The isolated district (or 2-3 districts) are a much bigger problem. They are entrapped in bad historical equilibriums and would require more concerted district-wise efforts to relax cultural, historical, caste/religious constraints. 

5. I’m not sure about the mechanics of implementation of the second layer of context-specific interventions. For simplicity, I can only say that these interventions will need to be carefully thought out by involving stakeholders, prioritised, and a 20 year plan made with clear outcome objectives and intermediate milestones and timelines. This will include prioritisation of infrastructure investments, economic growth interventions, and measures to relax the social-cultural constraints.
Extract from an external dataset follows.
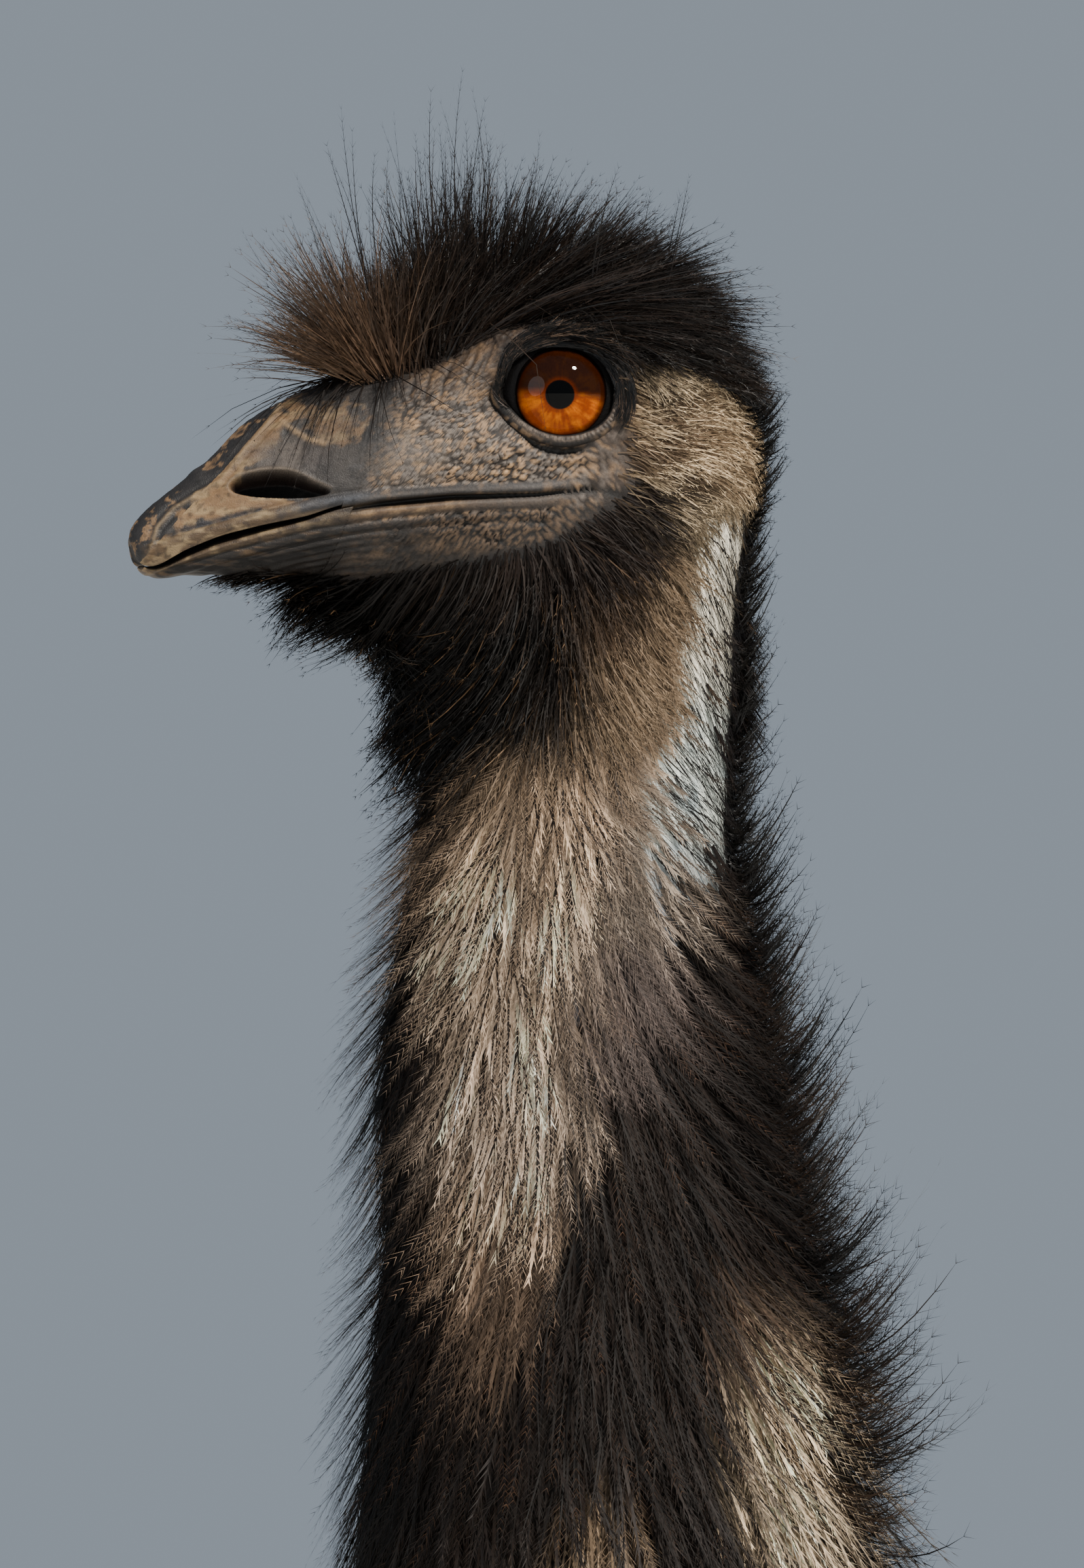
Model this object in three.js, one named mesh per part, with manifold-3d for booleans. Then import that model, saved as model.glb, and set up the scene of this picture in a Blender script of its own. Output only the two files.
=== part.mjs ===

As a note of caution, the danger here is that this exercise will get outsourced to some management consultant, thereby signifying a kiss-of-death even before the implementation has started. This effort will be blunt without an explicit acknowledgement of state capability weakness and poor governance, and efforts to address them. 

6. I can think of two areas to build on this work. One, change in these economic and human development parameters over time based on investments in roads (PMGSY), irrigation (PMKSY and projects coverage) and electricity, and programs like NREGS, Poshan Abhiyan etc. Apart from being an evaluation of these flagship programs, it would also throw up insights on whether these alone are creating any impact and whether there’s the need for complementary interventions. 

The second is to introduce elements of state capability and governance. I’m inclined to believe that whatever one does with hard infrastructure and public goods, and enablers, without good governance it’ll be hard, if not impossible, to break out of entrenched backwardness and poverty. What are good indicators of governance? I can think of comparisons on vacancy of teachers, nurses, and doctors in primary schools and primary health facilities; average expenditure percentages of certain important programs (or program components); some measure of institutional penetration (Police Station, Post Office etc per unit of population or area). For sure, there’ll be endogeneity in many of these with backwardness.